* [What you have to do]: Search the data below for the string "object". Extract every line that contains it.

— START —

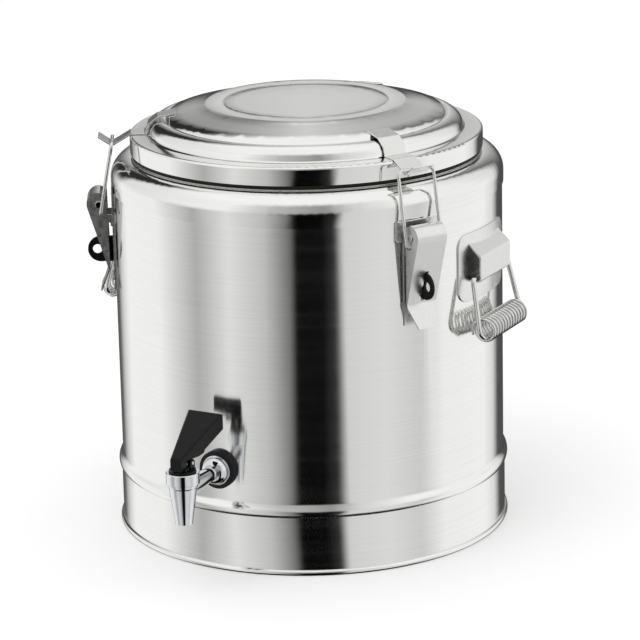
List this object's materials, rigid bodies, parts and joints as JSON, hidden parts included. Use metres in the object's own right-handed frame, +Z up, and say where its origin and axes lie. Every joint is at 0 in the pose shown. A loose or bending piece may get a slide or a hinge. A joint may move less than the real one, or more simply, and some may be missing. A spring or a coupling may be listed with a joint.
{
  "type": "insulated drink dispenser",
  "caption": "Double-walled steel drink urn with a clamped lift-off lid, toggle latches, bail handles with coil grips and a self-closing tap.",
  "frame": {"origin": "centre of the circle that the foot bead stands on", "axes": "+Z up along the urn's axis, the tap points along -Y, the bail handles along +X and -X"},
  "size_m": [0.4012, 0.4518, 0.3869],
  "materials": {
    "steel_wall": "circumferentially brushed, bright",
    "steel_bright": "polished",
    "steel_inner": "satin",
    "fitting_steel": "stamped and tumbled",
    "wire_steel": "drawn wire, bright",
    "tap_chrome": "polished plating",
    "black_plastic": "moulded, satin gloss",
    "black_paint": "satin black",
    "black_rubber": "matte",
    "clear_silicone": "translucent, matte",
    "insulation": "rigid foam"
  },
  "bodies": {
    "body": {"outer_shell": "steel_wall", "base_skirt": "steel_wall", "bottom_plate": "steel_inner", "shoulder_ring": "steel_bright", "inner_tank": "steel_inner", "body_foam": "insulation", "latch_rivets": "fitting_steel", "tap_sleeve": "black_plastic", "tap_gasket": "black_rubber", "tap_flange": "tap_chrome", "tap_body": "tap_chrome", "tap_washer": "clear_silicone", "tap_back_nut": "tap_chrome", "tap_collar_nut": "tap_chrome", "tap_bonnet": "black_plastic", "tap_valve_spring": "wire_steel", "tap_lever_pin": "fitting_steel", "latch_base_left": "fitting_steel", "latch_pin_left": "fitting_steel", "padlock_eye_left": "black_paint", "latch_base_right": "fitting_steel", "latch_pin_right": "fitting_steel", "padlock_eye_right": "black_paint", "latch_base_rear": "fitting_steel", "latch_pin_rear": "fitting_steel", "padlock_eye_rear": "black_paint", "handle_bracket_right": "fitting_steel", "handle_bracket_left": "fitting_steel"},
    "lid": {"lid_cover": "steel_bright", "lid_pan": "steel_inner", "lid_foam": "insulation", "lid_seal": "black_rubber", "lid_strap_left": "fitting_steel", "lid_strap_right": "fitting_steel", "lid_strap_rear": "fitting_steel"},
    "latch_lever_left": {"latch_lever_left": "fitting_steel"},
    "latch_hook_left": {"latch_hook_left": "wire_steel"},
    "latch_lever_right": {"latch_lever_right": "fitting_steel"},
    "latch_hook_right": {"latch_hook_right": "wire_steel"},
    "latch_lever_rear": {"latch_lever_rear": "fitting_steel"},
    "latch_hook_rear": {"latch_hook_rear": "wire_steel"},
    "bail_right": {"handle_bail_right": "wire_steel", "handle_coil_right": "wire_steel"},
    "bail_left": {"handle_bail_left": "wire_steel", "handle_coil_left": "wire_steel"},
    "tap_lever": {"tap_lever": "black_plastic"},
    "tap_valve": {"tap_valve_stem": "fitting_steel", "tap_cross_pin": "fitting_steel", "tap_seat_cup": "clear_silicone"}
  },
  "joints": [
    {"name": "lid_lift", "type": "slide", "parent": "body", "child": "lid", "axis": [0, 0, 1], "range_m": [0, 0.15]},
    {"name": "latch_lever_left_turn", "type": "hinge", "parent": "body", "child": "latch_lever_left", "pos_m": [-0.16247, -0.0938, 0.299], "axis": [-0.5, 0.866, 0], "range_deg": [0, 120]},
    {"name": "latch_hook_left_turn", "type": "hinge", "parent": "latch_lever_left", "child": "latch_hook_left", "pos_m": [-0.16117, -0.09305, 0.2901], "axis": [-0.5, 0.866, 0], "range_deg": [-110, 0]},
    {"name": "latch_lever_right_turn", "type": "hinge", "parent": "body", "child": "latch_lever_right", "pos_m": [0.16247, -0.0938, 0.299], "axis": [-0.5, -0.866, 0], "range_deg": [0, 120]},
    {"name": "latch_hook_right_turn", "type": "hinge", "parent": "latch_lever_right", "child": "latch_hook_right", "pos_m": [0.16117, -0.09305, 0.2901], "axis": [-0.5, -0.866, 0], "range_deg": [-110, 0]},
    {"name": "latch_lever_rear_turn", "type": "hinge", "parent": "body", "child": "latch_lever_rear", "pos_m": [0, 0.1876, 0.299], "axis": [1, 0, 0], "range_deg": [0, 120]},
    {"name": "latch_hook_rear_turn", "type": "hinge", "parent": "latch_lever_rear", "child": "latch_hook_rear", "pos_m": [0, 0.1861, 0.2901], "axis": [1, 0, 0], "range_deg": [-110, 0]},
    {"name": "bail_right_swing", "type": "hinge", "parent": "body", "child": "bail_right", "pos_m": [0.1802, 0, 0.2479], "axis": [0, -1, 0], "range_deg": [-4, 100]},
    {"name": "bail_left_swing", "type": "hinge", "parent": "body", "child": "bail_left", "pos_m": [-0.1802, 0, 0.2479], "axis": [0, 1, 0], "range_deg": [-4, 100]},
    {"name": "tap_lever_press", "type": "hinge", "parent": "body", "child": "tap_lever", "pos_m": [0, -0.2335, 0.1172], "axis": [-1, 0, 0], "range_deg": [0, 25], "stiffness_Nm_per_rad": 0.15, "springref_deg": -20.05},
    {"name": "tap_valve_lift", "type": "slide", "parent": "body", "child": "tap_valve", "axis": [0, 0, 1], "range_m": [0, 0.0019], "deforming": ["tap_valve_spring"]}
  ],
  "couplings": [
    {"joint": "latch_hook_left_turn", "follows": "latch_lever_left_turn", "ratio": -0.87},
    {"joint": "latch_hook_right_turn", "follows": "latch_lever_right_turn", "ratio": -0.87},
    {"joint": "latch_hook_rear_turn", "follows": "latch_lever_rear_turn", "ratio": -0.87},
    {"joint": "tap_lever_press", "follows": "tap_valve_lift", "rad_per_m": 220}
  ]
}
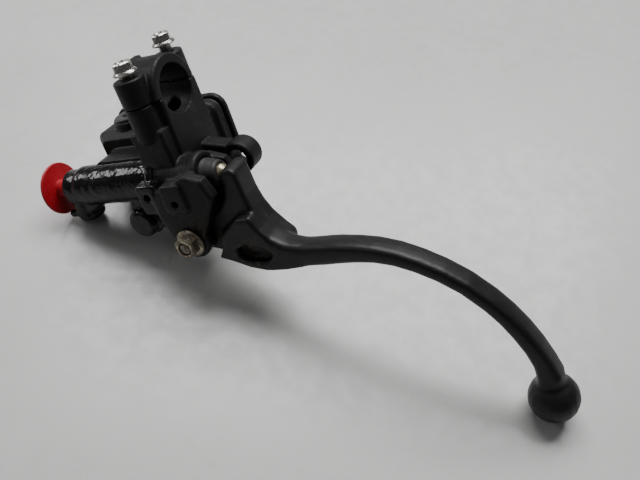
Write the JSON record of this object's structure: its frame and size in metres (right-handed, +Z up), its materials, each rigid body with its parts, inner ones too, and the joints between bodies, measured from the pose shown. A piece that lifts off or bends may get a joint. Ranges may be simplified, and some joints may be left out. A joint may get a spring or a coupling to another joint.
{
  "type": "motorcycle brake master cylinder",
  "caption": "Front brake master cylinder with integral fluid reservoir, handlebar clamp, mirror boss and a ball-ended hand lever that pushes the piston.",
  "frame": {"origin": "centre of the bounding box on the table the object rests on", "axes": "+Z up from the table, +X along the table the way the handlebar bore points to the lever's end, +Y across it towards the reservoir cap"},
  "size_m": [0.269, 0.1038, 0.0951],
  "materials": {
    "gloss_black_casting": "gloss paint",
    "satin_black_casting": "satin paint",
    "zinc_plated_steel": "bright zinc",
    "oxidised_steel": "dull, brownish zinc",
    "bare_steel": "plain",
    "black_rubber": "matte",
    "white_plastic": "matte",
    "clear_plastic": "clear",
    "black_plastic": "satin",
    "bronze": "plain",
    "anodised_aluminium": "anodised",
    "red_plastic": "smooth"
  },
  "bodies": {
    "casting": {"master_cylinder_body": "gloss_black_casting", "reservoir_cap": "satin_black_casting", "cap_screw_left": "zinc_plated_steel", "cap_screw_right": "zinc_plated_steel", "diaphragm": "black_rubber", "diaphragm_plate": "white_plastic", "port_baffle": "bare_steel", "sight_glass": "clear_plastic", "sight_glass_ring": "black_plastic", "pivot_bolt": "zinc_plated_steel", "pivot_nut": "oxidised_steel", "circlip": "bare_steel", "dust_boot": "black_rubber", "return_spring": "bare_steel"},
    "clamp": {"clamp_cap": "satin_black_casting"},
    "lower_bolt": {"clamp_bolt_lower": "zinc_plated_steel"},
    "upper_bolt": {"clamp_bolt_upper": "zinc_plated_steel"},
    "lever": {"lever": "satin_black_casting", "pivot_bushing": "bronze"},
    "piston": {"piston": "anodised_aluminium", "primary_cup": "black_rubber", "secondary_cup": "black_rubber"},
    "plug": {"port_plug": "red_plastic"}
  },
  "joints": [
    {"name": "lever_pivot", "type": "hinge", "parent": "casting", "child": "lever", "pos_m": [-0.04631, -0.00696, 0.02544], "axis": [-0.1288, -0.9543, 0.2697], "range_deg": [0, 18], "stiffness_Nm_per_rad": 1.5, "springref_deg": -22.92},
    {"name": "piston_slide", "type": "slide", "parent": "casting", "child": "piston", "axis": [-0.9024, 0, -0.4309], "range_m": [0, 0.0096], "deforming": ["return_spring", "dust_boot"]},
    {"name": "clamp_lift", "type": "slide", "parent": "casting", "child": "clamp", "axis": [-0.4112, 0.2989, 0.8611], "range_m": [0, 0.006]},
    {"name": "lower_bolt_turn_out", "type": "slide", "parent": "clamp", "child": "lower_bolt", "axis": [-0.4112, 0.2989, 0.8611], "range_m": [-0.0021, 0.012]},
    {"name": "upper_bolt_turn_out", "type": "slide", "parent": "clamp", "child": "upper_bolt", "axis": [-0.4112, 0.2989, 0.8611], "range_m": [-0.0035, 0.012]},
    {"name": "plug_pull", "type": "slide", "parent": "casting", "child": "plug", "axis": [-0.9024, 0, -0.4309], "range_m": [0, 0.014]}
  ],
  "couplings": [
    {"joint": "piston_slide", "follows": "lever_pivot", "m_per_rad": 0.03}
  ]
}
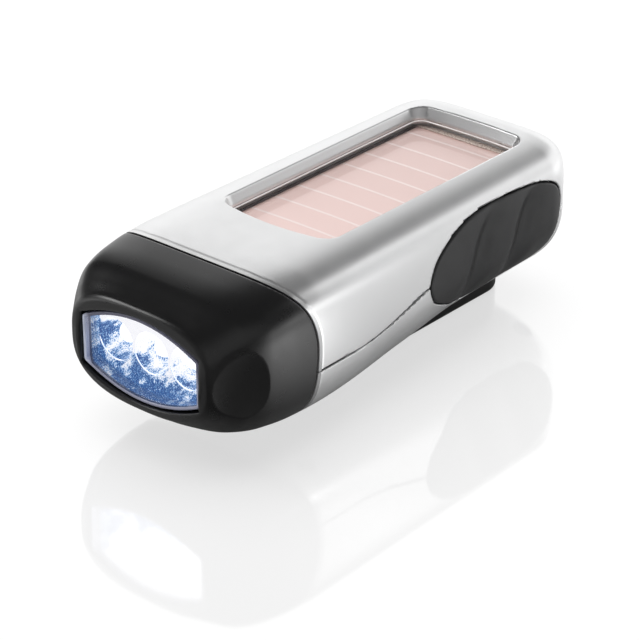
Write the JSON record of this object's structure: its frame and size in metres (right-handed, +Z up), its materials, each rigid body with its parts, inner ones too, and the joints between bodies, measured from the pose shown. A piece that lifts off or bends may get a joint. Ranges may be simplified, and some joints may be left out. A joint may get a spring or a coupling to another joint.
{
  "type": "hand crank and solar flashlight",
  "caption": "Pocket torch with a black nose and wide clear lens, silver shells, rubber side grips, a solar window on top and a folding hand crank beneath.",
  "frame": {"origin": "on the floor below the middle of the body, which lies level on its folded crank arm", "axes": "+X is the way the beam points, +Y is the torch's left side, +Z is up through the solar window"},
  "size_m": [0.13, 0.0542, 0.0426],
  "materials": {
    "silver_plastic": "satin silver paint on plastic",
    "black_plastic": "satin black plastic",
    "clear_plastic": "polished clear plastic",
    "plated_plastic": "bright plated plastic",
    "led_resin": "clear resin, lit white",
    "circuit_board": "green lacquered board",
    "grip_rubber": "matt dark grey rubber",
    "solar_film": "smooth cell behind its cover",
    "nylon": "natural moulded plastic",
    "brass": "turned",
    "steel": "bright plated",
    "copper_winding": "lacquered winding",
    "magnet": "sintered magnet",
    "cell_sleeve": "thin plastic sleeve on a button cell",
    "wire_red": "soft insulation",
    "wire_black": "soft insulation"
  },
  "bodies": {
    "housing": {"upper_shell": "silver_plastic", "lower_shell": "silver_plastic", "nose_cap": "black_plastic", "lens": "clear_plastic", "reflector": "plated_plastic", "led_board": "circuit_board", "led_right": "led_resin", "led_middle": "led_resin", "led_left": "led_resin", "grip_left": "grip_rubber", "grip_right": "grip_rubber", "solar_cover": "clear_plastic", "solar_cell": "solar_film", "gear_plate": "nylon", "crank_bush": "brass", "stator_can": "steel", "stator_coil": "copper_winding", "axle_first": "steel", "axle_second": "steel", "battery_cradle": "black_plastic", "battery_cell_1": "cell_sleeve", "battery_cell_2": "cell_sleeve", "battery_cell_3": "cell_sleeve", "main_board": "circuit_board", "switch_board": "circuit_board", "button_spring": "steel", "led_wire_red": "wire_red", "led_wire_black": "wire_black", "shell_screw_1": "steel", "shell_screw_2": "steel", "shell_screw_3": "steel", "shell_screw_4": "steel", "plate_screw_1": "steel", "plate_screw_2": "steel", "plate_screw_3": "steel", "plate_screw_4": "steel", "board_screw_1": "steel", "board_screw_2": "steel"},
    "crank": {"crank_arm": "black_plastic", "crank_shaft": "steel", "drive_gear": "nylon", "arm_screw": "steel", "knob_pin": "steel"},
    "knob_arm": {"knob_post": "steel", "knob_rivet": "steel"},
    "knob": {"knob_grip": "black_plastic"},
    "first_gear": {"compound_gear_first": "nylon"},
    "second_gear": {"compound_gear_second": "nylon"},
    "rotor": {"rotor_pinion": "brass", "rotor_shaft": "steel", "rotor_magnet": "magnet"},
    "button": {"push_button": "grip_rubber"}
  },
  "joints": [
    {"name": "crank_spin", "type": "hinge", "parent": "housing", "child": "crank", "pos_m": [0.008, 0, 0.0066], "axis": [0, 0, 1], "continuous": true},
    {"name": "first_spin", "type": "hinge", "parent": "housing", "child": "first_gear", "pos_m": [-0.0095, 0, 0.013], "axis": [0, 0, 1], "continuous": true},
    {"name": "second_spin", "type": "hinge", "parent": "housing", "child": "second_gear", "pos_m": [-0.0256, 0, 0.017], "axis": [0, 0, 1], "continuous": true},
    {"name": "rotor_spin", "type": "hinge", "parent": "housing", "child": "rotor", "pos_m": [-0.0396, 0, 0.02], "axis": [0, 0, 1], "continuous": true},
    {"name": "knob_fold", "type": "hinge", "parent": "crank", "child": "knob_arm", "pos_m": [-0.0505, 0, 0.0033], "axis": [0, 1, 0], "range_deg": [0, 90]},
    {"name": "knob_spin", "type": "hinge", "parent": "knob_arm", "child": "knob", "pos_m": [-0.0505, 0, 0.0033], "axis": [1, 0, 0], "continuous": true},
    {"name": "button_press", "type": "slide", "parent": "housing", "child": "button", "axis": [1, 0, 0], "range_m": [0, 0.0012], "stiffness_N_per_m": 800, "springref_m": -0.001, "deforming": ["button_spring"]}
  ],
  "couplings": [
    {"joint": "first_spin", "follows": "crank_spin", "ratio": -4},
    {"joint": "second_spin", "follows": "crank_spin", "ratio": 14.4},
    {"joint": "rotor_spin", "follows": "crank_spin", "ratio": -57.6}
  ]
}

— END —

* [Final result]:
List this object's materials, rigid bodies, parts and joints as JSON, hidden parts included. Use metres in the object's own right-handed frame, +Z up, and say where its origin and axes lie. Every joint is at 0 in the pose shown. A loose or bending piece may get a slide or a hinge. A joint may move less than the real one, or more simply, and some may be missing. A spring or a coupling may be listed with a joint.
Write the JSON record of this object's structure: its frame and size in metres (right-handed, +Z up), its materials, each rigid body with its parts, inner ones too, and the joints between bodies, measured from the pose shown. A piece that lifts off or bends may get a joint. Ranges may be simplified, and some joints may be left out. A joint may get a spring or a coupling to another joint.
  "frame": {"origin": "centre of the bounding box on the table the object rests on", "axes": "+Z up from the table, +X along the table the way the handlebar bore points to the lever's end, +Y across it towards the reservoir cap"},
Write the JSON record of this object's structure: its frame and size in metres (right-handed, +Z up), its materials, each rigid body with its parts, inner ones too, and the joints between bodies, measured from the pose shown. A piece that lifts off or bends may get a joint. Ranges may be simplified, and some joints may be left out. A joint may get a spring or a coupling to another joint.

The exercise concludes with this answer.